Let's consider a hypothetical, yet very real-world, scenario: Imagine Lane Kiffin, the charismatic head coach of Ole Miss, decides to pack his bags for another opportunity, perhaps even before the season concludes. How would the CFP committee, tasked with selecting the nation's top teams, view Ole Miss in the wake of such a significant departure? It's a question that naturally arises, given the high stakes involved in the playoff race.

Well, according to the CFP chair, the committee’s philosophy is, in many ways, quite pragmatic. They really focus on the 'body of work' a team has presented throughout the entire season. Think about it: they’re evaluating the specific team that went out there week after week, earned those wins, and developed a particular identity. The idea isn't to punish a team directly because its coach left. That would feel, dare I say, a little unfair to the players who put in all the hard work, wouldn't it?
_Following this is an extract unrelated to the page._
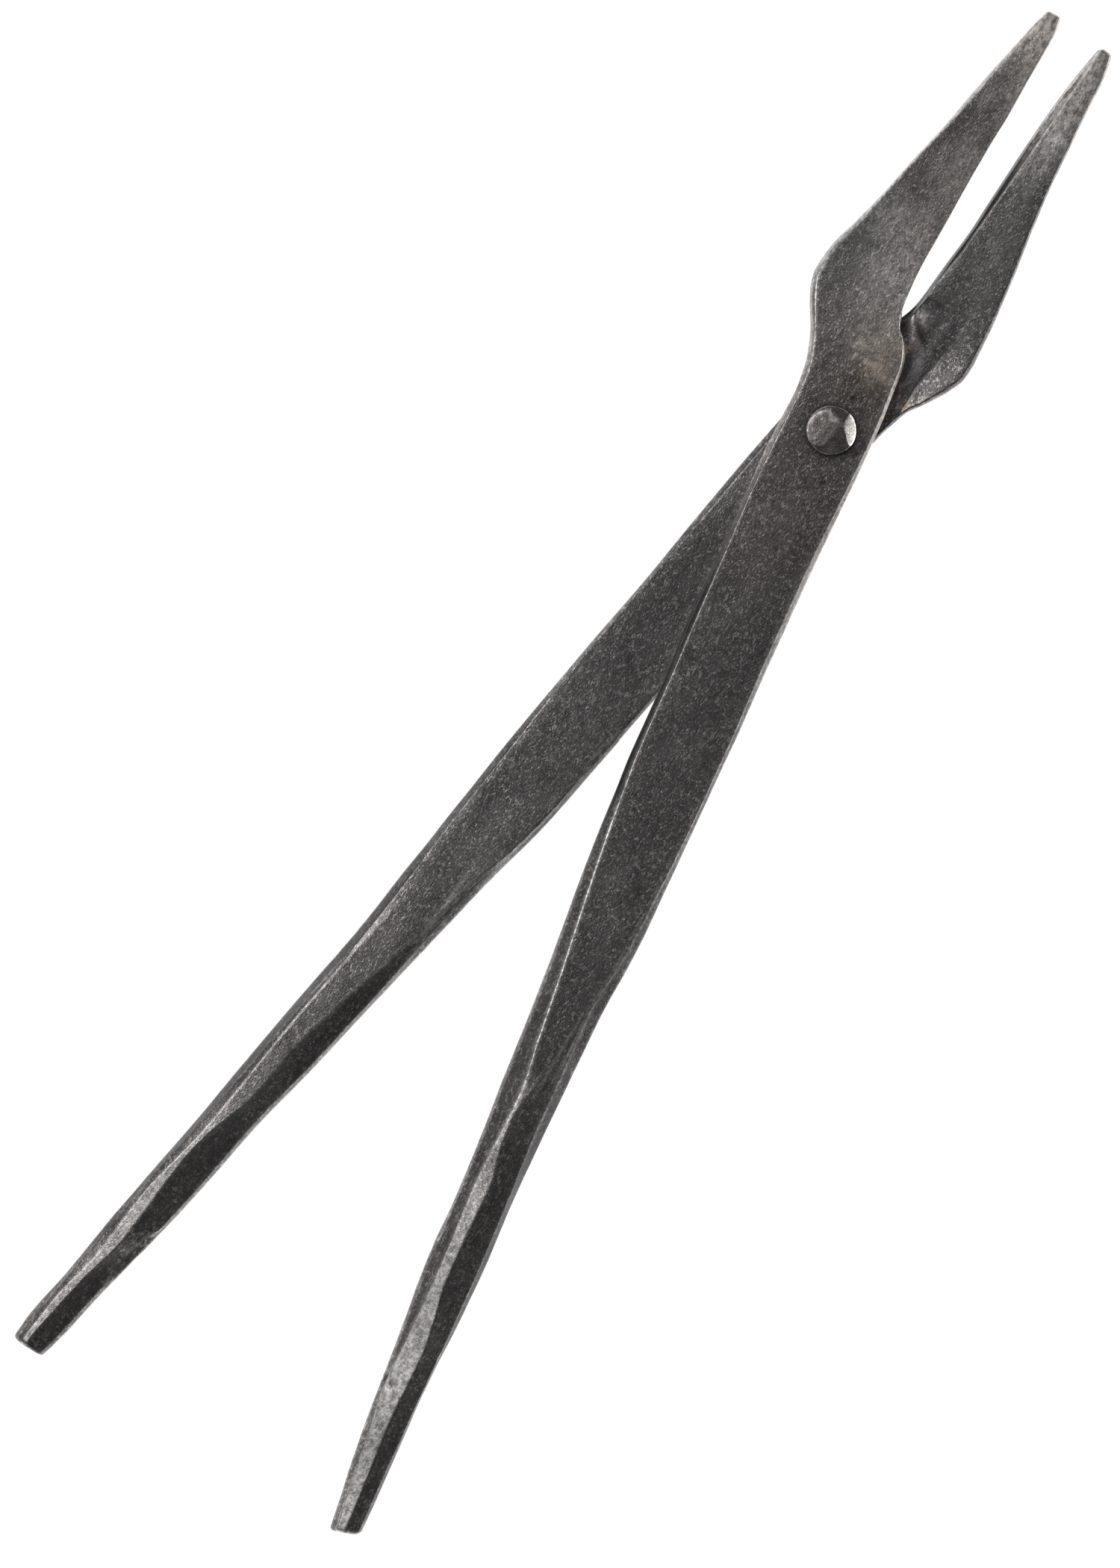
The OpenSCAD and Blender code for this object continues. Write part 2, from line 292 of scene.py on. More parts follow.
frontHalf = {
    "tip": {"y": 125.6, "round": 1.2},
    "end": {"y": -320.0, "round": 1.4, "slant": 0.35, "hinge": 31, "blend": 8},
    "step": 0.55,
    "seed": 11,
    "bore": 8,
    "calm": (7, 10),                       # the relief fades in between these distances from the rivet
    "shadowRing": (8.4, 6.6),                # and a painted contact shadow lies round the rivet's head between these
    "lipFrom": (38, 40), "lipWidth": 1.8, "lipHeight": 1.0,
    "relief": [(17, 0.16), (7, 0.09), (2.6, 0.035)],
    "wearWidth": 0.45,
    # corner: rounding radius, points on the flat that follows
    "corners": {
        "left": (0.6, 2), "leftChamfer": (0.35, 3), "faceLeft": (0.3, 14), "crest": (0.6, 14),
        "faceRight": (0.3, 3), "right": (0.5, 4), "underRight": (0.6, 3), "cheekRight": (0.6, 14),
        "cheekLeft": (0.6, 3), "underLeft": (0.6, 4),
    },
    # how far the scale is rubbed off each edge along the bar
    "rubbedEdge": {
        "left": [(127, 0.5), (20, 0.5), (0, 0.2), (-15, 0), (-90, 0), (-320, 0.3)],
        "leftChamfer": [(127, 0.6), (20, 0.6), (5, 0.1), (-15, 0), (-320, 0)],
        "faceLeft": [(127, 0.6), (45, 0.9), (14, 0.6), (0, 0.1), (-85, 0.1), (-95, 0.3), (-112, 0.4),
                     (-120, 1), (-200, 1), (-240, 0.5), (-285, 0.7), (-292, 1), (-320, 1)],
        "crest": [(127, 0), (-180, 0), (-200, 0.5), (-215, 0.1), (-320, 0.1)],
        "faceRight": [(127, 0.5), (40, 0.8), (0, 0.7), (-60, 0.7), (-165, 0.8), (-200, 0.6), (-215, 0.1),
                      (-320, 0.1)],
        "right": [(127, 0.1), (35, 0.2), (28, 0.9), (0, 0.6), (-60, 0.5), (-120, 0.3), (-200, 0),
                  (-320, 0.1)],
        "underRight": lightly, "cheekRight": lightly, "cheekLeft": lightly, "underLeft": lightly,
    },
    # rubbed patches (bare metal, partly painted highlight), rusty patches and patches of painted shade: x, y,
    # half width, half length, strength
    # ribbons: kind, the two lines they lie between, and rows (y, strength)
    "rubbedAndHighlight": [(1, 29, 6, 8, 0.22), (1, 20.8, 4, 1.3, 0.6), (6, 19, 3, 1.2, 0.5), (-5, 24, 3, 1.6, 0.45),
               (-6.2, 32, 1.6, 6, 0.4), (-1.5, 41, 1.6, 4, 0.5), (-5, 50, 9, 14, 0.55),
               (-13, 56, 5, 8, 0.55), (-3, 78, 8, 12, 0.4), (-3, 120, 8, 14, 1.0), (-1, 104, 4, 14, 0.6),
               (-6, 100, 5, 8, 0.3), (18.5, -180, 0.5, 14, 0.5), (20.5, -178, 0.5, 14, 0.5)],
    "ribbons": [
        ("rub", "faceLeft", "crest", [(127, 0), (-200, 0), (-212, 0.25), (-235, 0.4), (-258, 1),
                                      (-320, 1)]),
        ("soot", "faceRight", "right", [(127, 0), (-60, 0), (-75, 0.45), (-150, 0.45), (-180, 0.3),
                                        (-200, 0.9), (-300, 0.8), (-320, 0.4)]),
        ("rub", "faceRight", "right", [(127, 0), (33, 0), (30, 0.6), (10, 0.5), (-8, 0.15), (-50, 0.4),
                                       (-80, 0), (-165, 0), (-320, 0)]),
        ("rub", "left", "faceLeft", [(127, 0.9), (60, 0.7), (40, 0.3), (6, 0.2), (-10, 0.2), (-20, 0),
                                     (-320, 0)]),
        ("soot", "left", "faceLeft", [(127, 0), (-14, 0), (-30, 0.8), (-50, 1), (-110, 1), (-120, 0.3),
                                      (-140, 0), (-320, 0)]),
    ],
    "rusty": [(2, 20, 12, 20, 0.8), (0, -20, 14, 26, 0.35), (-5, 70, 9, 30, 0.3), (-2, 114, 6, 16, 0.5),
              (-3, 126, 4, 1.5, 0.8)],
    "shadePatches": [(-1, 0, 10, 8, 0.5), (-12, 87, 9, 7, 0.35), (-20, 38, 6, 12, 0.35), (-12, 22, 5, 4, 0.4),
              (8, -70, 14, 50, 0.25), (1.3, 10.2, 0.9, 0.9, 1), (9, -1.9, 1, 0.9, 1),
              (6.5, -5.3, 0.8, 0.8, 0.8), (5.3, -13.3, 0.8, 0.8, 1), (3, -35, 0.6, 0.6, 1),
              (-3, 125, 6, 1, 0.5), (22.3, -280.5, 1.1, 0.5, 1), (20.9, -279.3, 0.5, 1.2, 1),
              (24, -282.6, 0.7, 0.5, 0.9)],
    # rows (y, x) of the lines that run along the bar
    "left": [(126.8, -4.6), (122, -6), (110, -8.6), (98, -11.2), (86, -13.6), (74, -16.6), (62, -19.2),
             (52, -21.9), (44, -24.2), (40, -24.7), (36, -24.9), (32, -24), (28, -22.2), (20, -17.8),
             (12, -14.9), (4, -13.6), (-8, -13.1), (-20, -12.3), (-40, -10.2), (-60, -8.8), (-80, -6.2),
             (-100, -4.4), (-120, -2), (-140, 0.8), (-160, 4.2), (-180, 7), (-200, 9.6), (-220, 12.3),
             (-230, 13.3), (-240, 14), (-260, 16.8), (-280, 19.9), (-300, 23.1), (-310, 25),
             (-320, 27.3)],
    "right": [(126.8, -0.7), (122, 0), (98, 0), (86, -0.4), (62, -0.5), (52, -0.6), (44, -0.1),
              (40, 0.35), (38, 0.7), (36.5, 1.3), (35, 2), (32.8, 3.0), (31, 5.2), (28, 7.3), (24, 8.6),
              (16, 9.9), (8, 10.9), (0, 11.6), (-8, 12.2), (-20, 12.9), (-40, 14.4), (-60, 16.1),
              (-90, 18.9), (-120, 21.1), (-150, 23.1), (-165, 23.3), (-180, 24.1), (-200, 25.5),
              (-220, 27), (-240, 29.4), (-260, 30.8), (-270, 31.1), (-290, 32.7), (-310, 34.7),
              (-320, 35.4)],
    "faceLeft": [(126.8, -4.1), (110, -8.1), (90, -12.3), (75, -16.0), (60, -19.3), (50, -21.7),
                 (44, -23.4), (40, -23.8), (35, -23.5), (30, -21.6), (25, -18.9), (20, -16.4),
                 (15, -14.4), (10, -13), (0, -12.2), (-20, -11), (-50, -7.9), (-75, -5.3), (-100, -2.8),
                 (-120, 0.3), (-140, 4), (-160, 8), (-180, 11.7), (-195, 14.6), (-205, 15.1),
                 (-220, 15.7), (-240, 18), (-260, 19.9), (-280, 21.3), (-295, 24.5), (-310, 26.8),
                 (-322, 29.5)],
    "crest": [(126.8, -2.4), (98, -5.5), (62, -10), (40, -11), (20, -3.5), (0, -0.6), (-60, 3.5),
              (-120, 10.5), (-165, 17.3), (-185, 17.5), (-200, 15.75), (-210, 16.8), (-220, 19.5),
              (-230, 20.4), (-250, 22.1), (-258, 24), (-270, 26.2), (-288, 27.2), (-302, 29),
              (-322, 31.5)],
    "faceRight": [(126.8, -1), (122, -0.3), (98, -0.3), (62, -0.8), (44, -0.3), (36.5, 1.0), (32.8, 2.6),
                  (31, 4.4), (28.5, 6), (24, 7.8), (16, 8.8), (8, 9.9), (0, 10.7), (-8, 11.1),
                  (-30, 12.2), (-60, 14.6), (-90, 17.8), (-120, 19.8), (-150, 20.7), (-165, 20),
                  (-180, 21.2), (-200, 23), (-220, 25.5), (-240, 28), (-260, 29.9), (-290, 32.2),
                  (-320, 34.8)],
    # heights of the outer and the inner face, and how far each corner lies below the outer one
    "top": [(126.8, 2.6), (120, 3.2), (50, 3.2), (14, 7.05), (-14, 7.05), (-60, 7.55), (-120, 7.95),
            (-165, 7.3), (-200, 6.4), (-240, 5), (-280, 2), (-312, -1.05), (-320, -1.35)],
    "under": [(126.8, -2.6), (120, -3.2), (43, -3.2), (42, -3.2), (38, 0.05), (37, 0.05), (-20, 0.05),
              (-120, 0.35), (-140, -1), (-165, -3.2), (-200, -5.9), (-240, -7.2), (-280, -8.4),
              (-312, -9.75), (-320, -9.75)],
    "stripSlope": [(127, 0), (-185, 0), (-198, 0.2), (-206, 0.31), (-320, 0.29)],
    "chamferWidth": [(127, 0.2), (50, 0.3), (26, 0.5), (4, 0.5), (-85, 0.7), (-120, 0.9), (-195, 1),
                     (-230, 0.6), (-240, 1), (-320, 0.8)],
    "chamferDrop": [(127, 0.4), (60, 0.5), (26, 0.9), (-85, 0.9), (-120, 1.2), (-165, 2.4), (-190, 3.2),
                    (-240, 3.5), (-270, 2.8), (-295, 2.4), (-320, 1.8)],
    "leftDrop": [(127, 1.2), (60, 1.4), (26, 2), (4, 1.8), (-85, 2.2), (-120, 2.8), (-165, 4),
                 (-190, 4.6), (-240, 5), (-270, 4), (-295, 3.4), (-320, 2.8)],
    "faceRightDrop": [(127, 0.1), (-160, 0.12), (-185, 0.3), (-206, 0.7), (-219, 1.1), (-228, 2.3),
                      (-240, 2.8), (-264, 2.6), (-295, 2), (-320, 1.6)],
    "rightDrop": [(127, 0.5), (40, 0.5), (30, 1.3), (-8, 1.6), (-60, 1.7), (-120, 1.9), (-165, 2.6),
                  (-195, 3.3), (-215, 4.6), (-240, 5.4), (-264, 5), (-295, 4.2), (-320, 3.2)],
    "hiddenWidth": [(127, 0.8), (0, 0.8), (-100, 1.2), (-165, 3), (-240, 3.4), (-320, 2.2)],
    "hiddenDrop": [(127, 0.8), (0, 0.8), (-100, 1.2), (-165, 2.6), (-240, 3.2), (-320, 2.2)],
    # x, y, radius, depth
    "dents": [(22.4, -280.4, 1.2, 0.3), (21, -278.8, 0.9, 0.2), (15.4, -243.5, 0.8, 0.25),
              (1.3, 10.3, 1.1, 0.18), (9, -1.9, 1.1, 0.15), (6.5, -5.3, 0.9, 0.1), (5.3, -13.3, 0.9, 0.2),
              (3, -35, 0.8, 0.15), (-18, 33, 0.9, 0.12), (-13, 57, 0.7, 0.1), (22, -203, 1.3, 0.22),
              (3.5, 62, 2, 0.1), (-6, -8, 1.4, 0.08)],
}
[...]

The emphasis, you see, is on the performance on the field. The committee's job is to assess the team that played, the one that built that resume. A coach’s departure, even a prominent one like Kiffin, isn't treated as an automatic deduction in their evaluation. It’s not like they'd suddenly subtract a win or add a loss because the sideline general moved on. The wins and losses, the quality of opposition, the statistical performance – those are the concrete factors they pore over.

However, and this is where it gets a bit nuanced, while a coaching change isn't a direct penalty, it can subtly influence the perception or the context in which a team is viewed, especially if things are incredibly tight between contenders. The committee looks at the team they 'saw' for the bulk of the season. They are not in the business of predicting future performance under a new interim coach, or guessing how a team might perform in a hypothetical playoff game without their primary leader. Their mandate is to evaluate the past, the finished product of the regular season.

So, for Ole Miss in our scenario, or any team facing a similar situation, the core message remains: perform, perform, perform. Build an undeniable resume. Because even if the coaching winds shift dramatically, the CFP committee will primarily be looking at the results you've already delivered on the field. It’s about the team that was, and what it achieved, far more than the future uncertainties that might swirl around its coaching staff.